La Cour répond en rappelant que la directive sur le congé parental pose que chacun des parents est titulaire, individuellement, du droit au congé parental et que cette disposition est une prescription minimale à laquelle les États ne peuvent déroger. La situation du conjoint n’a donc aucune influence sur l’octroi de ce droit. Elle relève également que le droit au congé parental est un droit social fondamental consacré par la Charte des droits fondamentaux de l’Union européenne. Elle remarque enfin que le traitement offert aux femmes et aux hommes par le droit grec diffère puisqu’il n’est fait aucune mention de la situation du conjoint dans les conditions permettant aux femmes fonctionnaires de bénéficier d’un congé parental. Dès lors, loin d’assurer concrètement une pleine égalité entre les hommes et les femmes dans la vie professionnelle, le code grec perpétue une distribution traditionnelle des rôles entre les hommes et les femmes en maintenant les hommes dans un rôle subsidiaire par rapport à celui des femmes en ce qui concerne l’exercice de leur fonction parentale. Il s’ensuit que le code grec des fonctionnaires établit, à l’égard des pères fonctionnaires souhaitant bénéficier d’un congé parental, une discrimination directe fondée sur le sexe contraire à la directive sur l’égalité de traitement en matière d’emploi.
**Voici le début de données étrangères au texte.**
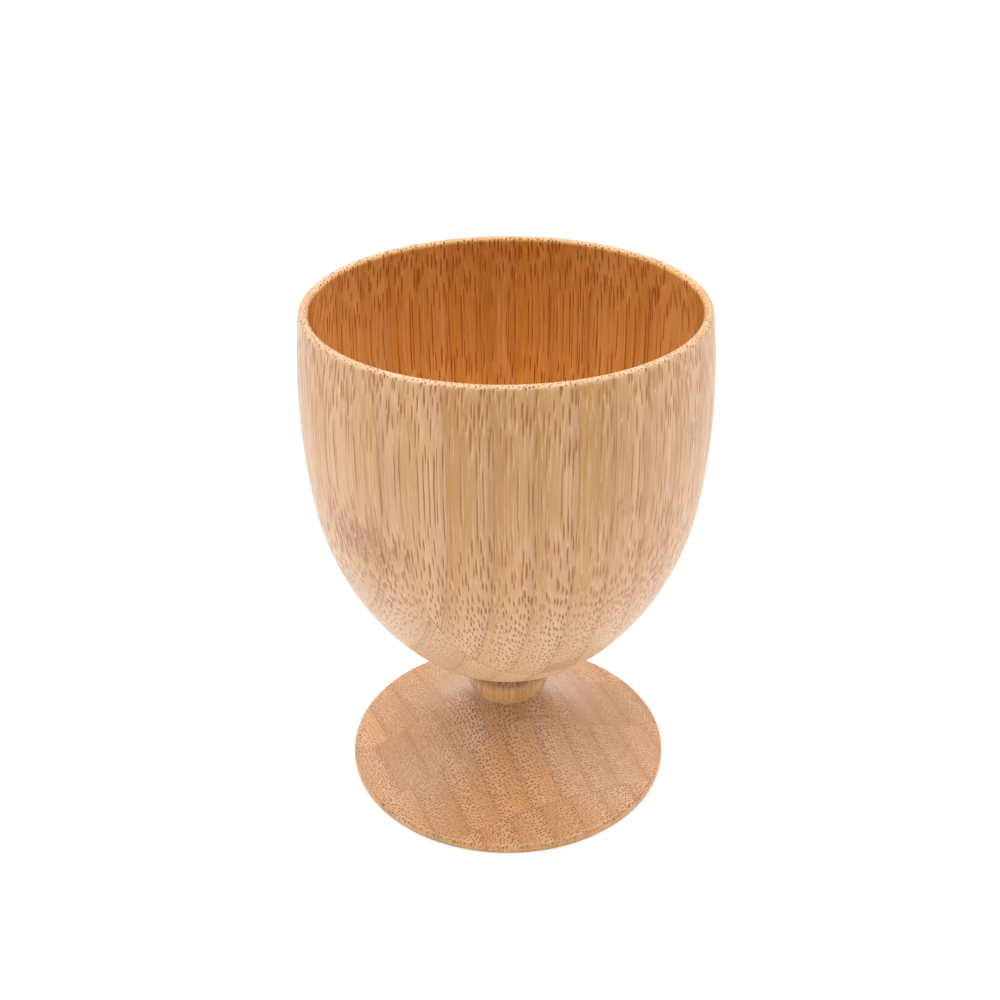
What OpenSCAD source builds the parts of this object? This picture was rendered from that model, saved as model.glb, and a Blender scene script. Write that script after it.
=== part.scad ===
// Stemmed drinking cup, turned in one piece from a block of laminated bamboo.
// The block is five upright boards, and each board is a row of bamboo strips glued face to
// face. Every strip is a solid of its own here, cut to what the lathe leaves of it.
// Z is the turning axis and the way the bamboo's fibres run. The foot stands on Z = 0.

/* [Bowl] */
// Height of the whole cup
cup_h = 110; // [95:1:125]
// Diameter at the widest part of the bowl
belly_d = 82.8; // [74:0.2:88]
// How far the widest part lies below the middle of the lip
belly_drop = 19.5; // [15:0.5:24]
// How far the rim leans in from the widest part
rim_lean = 1.3; // [0.8:0.1:3]
// Thickness of the bowl's side, which the lip rounds over
wall = 2; // [1.6:0.1:3]
// Thickness of the bowl's floor over the stem
floor_t = 5.5; // [4:0.5:9]
// Width of the level ring under the bowl, from the neck to where its curve starts
under_ring = 4.7; // [2:0.1:8]
// Radius of the inside corner between the bowl's side and its floor
corner_r = 13; // [8:0.5:16]
// Slope from level at which the base's tight curve hands over to the haunch
haunch_slope = 44; // [38:1:50]

/* [Stem] */
// Diameter of the neck above and below the bead
neck_d = 13.6; // [11:0.2:16]
// Length of the neck that shows between the foot and the bead
neck_below = 0.4; // [0.2:0.1:3]
// Length of the neck between the bead and the bowl
neck_above = 4.7; // [2:0.1:8]
// How far the round bead stands out from the neck
bead_out = 2.55; // [1.5:0.05:4]
// Radius of the bead's rounding, as seen from the side
bead_round = 5.3; // [4:0.1:7]

/* [Foot] */
// Diameter of the foot
foot_d = 71.8; // [60:0.2:84]
// Height at which the foot's hollow top would meet its side
edge_h = 1.7; // [1.6:0.1:4]
// Height at which the foot's hollow top meets the neck
foot_h = 16.4; // [12:0.2:20]
// Radius of the foot's hollow top
flare_r = 49.4; // [36:0.2:80]
// Rounding of the foot's upper edge
edge_round = 1.1; // [0.4:0.1:1.2]
// Rounding of the foot's lower edge
sole_round = 0.4; // [0.3:0.1:0.5]

/* [Laminated block] */
// Thickness of one bamboo strip, which is its share of a board's row
strip_t = 7.16; // [6.8:0.01:10]
// Width of one bamboo strip, which is the thickness of a board
board_t = 17.2; // [15:0.1:22]
// Turn of the boards about the cup's axis, in degrees
grain_turn = 22.9; // [0:0.1:90]
// How far the block's middle lies in front of the turning axis
block_shift = 0.8; // [0:0.1:3]
// A strip that would be left narrower than this isn't cut apart from its neighbour
least_strip = 2.2; // [1:0.1:4]

/* [Hidden] */
$fn = 180;
over = 1;

// How far a facet may cut under a true arc of the outline
finish = 0.02;

// The boards from front to back, and how far right of the axis each one's first glue line lies,
// as a share of a strip
BOARDS = ["front", "mid_front", "middle", "mid_back", "back"];
seam_shares = [0.48, 0.2, 0.86, 0.27, 0.37];

belly_r = belly_d / 2;
foot_r = foot_d / 2;
neck_r = neck_d / 2;

// Bead of the stem: an arc that leaves the neck and comes back to it
bead_turn = acos(1 - bead_out / bead_round);
bead_half = bead_round * sin(bead_turn);
bead_c = [neck_r + bead_out - bead_round, foot_h + neck_below + bead_half];
bowl_lift = bead_c[1] + bead_half + neck_above;

// Side of the bowl: one arc about the widest part, from the lip to as far below it
lip_r = wall / 2;
lip_z = cup_h - lip_r;
belly_z = lip_z - belly_drop;
side_r = (belly_drop * belly_drop + rim_lean * rim_lean) / (2 * rim_lean);
side_c = [belly_r - side_r, belly_z];
side_turn = asin(belly_drop / side_r);
side_end = [belly_r - rim_lean, belly_z - belly_drop];
lip_turn = asin(belly_drop / (side_r - lip_r));
lip_c = side_c + (side_r - lip_r) * [cos(lip_turn), sin(lip_turn)];

// Haunch and base of the bowl: two more arcs that go on without a kink, and whose radii
// follow from the drop and the run that are left down to the level underside
haunch_turn = 90 - haunch_slope;
drop_left = side_end[1] - bowl_lift;
run_left = side_end[0] - neck_r - under_ring;
haunch_drop_share = sin(haunch_turn) - sin(side_turn);
haunch_run_share = cos(side_turn) - cos(haunch_turn);
base_drop_share = 1 - sin(haunch_turn);
base_run_share = cos(haunch_turn);
arc_split = haunch_drop_share * base_run_share - base_drop_share * haunch_run_share;
haunch_r = (drop_left * base_run_share - base_drop_share * run_left) / arc_split;
base_r = (haunch_drop_share * run_left - drop_left * haunch_run_share) / arc_split;
haunch_c = side_end - haunch_r * [cos(side_turn), -sin(side_turn)];
base_c = [neck_r + under_ring, bowl_lift + base_r];

// Inside, the side and the haunch keep the wall, and a corner arc turns into a level floor
floor_z = bowl_lift + floor_t;
corner_reach = haunch_r - wall - corner_r;
corner_turn = asin((haunch_c[1] - floor_z - corner_r) / corner_reach);
corner_c = haunch_c + corner_reach * [cos(corner_turn), -sin(corner_turn)];

// Hollow top of the foot: an arc from the neck to the edge, where the edge's rounding takes over
edge_p = [foot_r, edge_h];
flare_p = [neck_r, foot_h];
flare_half = norm(edge_p - flare_p) / 2;
flare_way = (edge_p - flare_p) / (2 * flare_half);
flare_off = sqrt(flare_r * flare_r - flare_half * flare_half);
flare_c = (edge_p + flare_p) / 2 + flare_off * [-flare_way[1], flare_way[0]];
flare_turn = atan2(flare_p[1] - flare_c[1], flare_p[0] - flare_c[0]);
round_run = flare_c[0] - foot_r + edge_round;
round_turn = -acos(-round_run / (flare_r + edge_round));
round_c = flare_c + (flare_r + edge_round) * [cos(round_turn), sin(round_turn)];
sole_c = [foot_r - sole_round, sole_round];

// Points along an arc, ends included
function arc(centre, radius, from, to) =
    let (steps = ceil(abs(to - from) / (2 * acos(1 - finish / radius))))
    [for (i = [0 : steps])
        let (a = from + (to - from) * i / steps)
        centre + radius * [cos(a), sin(a)]];

// Half the cup's section: up the outside from the foot's sole, over the lip and down the inside
turned_outline = concat(
    [[0, 0]],
    arc(sole_c, sole_round, -90, 0),
    arc(round_c, edge_round, 0, round_turn + 180),
    arc(flare_c, flare_r, round_turn, flare_turn),
    arc(bead_c, bead_round, -bead_turn, bead_turn),
    [[neck_r, bowl_lift]],
    arc(base_c, base_r, -90, -haunch_turn),
    arc(haunch_c, haunch_r, -haunch_turn, -side_turn),
    arc(side_c, side_r, -side_turn, lip_turn),
    arc(lip_c, lip_r, lip_turn, lip_turn + 180),
    arc(side_c, side_r - wall, lip_turn, -side_turn),
    arc(haunch_c, haunch_r - wall, -side_turn, -corner_turn),
    arc(corner_c, corner_r, -corner_turn, -90),
    [[0, floor_z]]
);

// Glue lines. In each board's row, slot 0 lies on the turning axis and the slots are counted
// out from it to both sides; the outermost slots run on to the turned surface
turned_r = max(belly_r, foot_r);
most_slots = ceil(turned_r / strip_t) + 1;
function board_front(b) = (b - len(BOARDS) / 2) * board_t - block_shift;
function nearest(b) = max(0, board_front(b), -board_front(b + 1));
function reach(b) = sqrt(max(0, turned_r * turned_r - nearest(b) * nearest(b))) - least_strip;
function seam(b, k) = (k + seam_shares[b]) * strip_t;
function seams(b) = [for (k = [-most_slots : most_slots]) if (abs(seam(b, k)) < reach(b)) k];
function first_slot(b) = seams(b)[0];
function last_slot(b) = seams(b)[len(seams(b)) - 1] + 1;
function side_name(k) = k == 0 ? "centre" : str(k < 0 ? "left_" : "right_", abs(k));
function strip_name(b, k) = str(BOARDS[b], "_", side_name(k));

// The cup as it leaves the lathe
module turned_cup() {
    rotate_extrude() polygon(turned_outline);
}

// Room of one strip in the block; outermost strips and boards run on past the turned surface
module strip_room(b, k) {
    left = k == first_slot(b) ? -turned_r - over : seam(b, k - 1);
    right = k == last_slot(b) ? turned_r + over : seam(b, k);
    front = b == 0 ? -turned_r - over : board_front(b);
    back = b == len(BOARDS) - 1 ? turned_r + over : board_front(b + 1);
    rotate([0, 0, grain_turn])
        translate([left, front, -over])
            cube([right - left, back - front, cup_h + 2 * over]);
}

// One bamboo strip, as turning leaves it; neighbours alternate in tone
module strip(b, k) {
    color((k + b) % 2 == 0 ? "burlywood" : "tan")
        intersection() {
            turned_cup();
            strip_room(b, k);
        }
}

for (b = [0 : len(BOARDS) - 1])
    for (k = [first_slot(b) : last_slot(b)])
        strip(b, k);
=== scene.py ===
import math
import random

import bmesh
import bpy
import numpy as np
from mathutils import Matrix, Vector


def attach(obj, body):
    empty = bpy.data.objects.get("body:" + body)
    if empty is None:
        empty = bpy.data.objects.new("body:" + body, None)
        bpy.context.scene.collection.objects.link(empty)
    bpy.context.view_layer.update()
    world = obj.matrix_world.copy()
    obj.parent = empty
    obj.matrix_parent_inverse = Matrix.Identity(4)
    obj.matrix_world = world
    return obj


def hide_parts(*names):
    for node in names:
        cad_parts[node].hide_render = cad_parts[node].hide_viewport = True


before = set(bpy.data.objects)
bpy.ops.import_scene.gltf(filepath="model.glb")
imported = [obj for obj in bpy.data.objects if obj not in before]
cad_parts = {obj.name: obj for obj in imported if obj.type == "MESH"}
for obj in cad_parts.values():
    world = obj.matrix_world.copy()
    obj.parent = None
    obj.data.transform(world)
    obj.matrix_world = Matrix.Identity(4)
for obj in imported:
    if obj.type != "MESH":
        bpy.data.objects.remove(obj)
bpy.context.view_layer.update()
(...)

En se prononçant de la sorte, la CJUE poursuit son œuvre de déconstruction des stéréotypes de genre véhiculés par l’octroi de droits liés aux enfants. Et elle est ainsi en synergie avec la jurisprudence de la Cour européenne des droits de l’homme qui a récemment jugé que « la répartition traditionnelle des rôles entre les sexes dans la société ne peut servir à justifier l’exclusion des hommes, y compris ceux travaillant dans l’armée, du droit au congé parental ».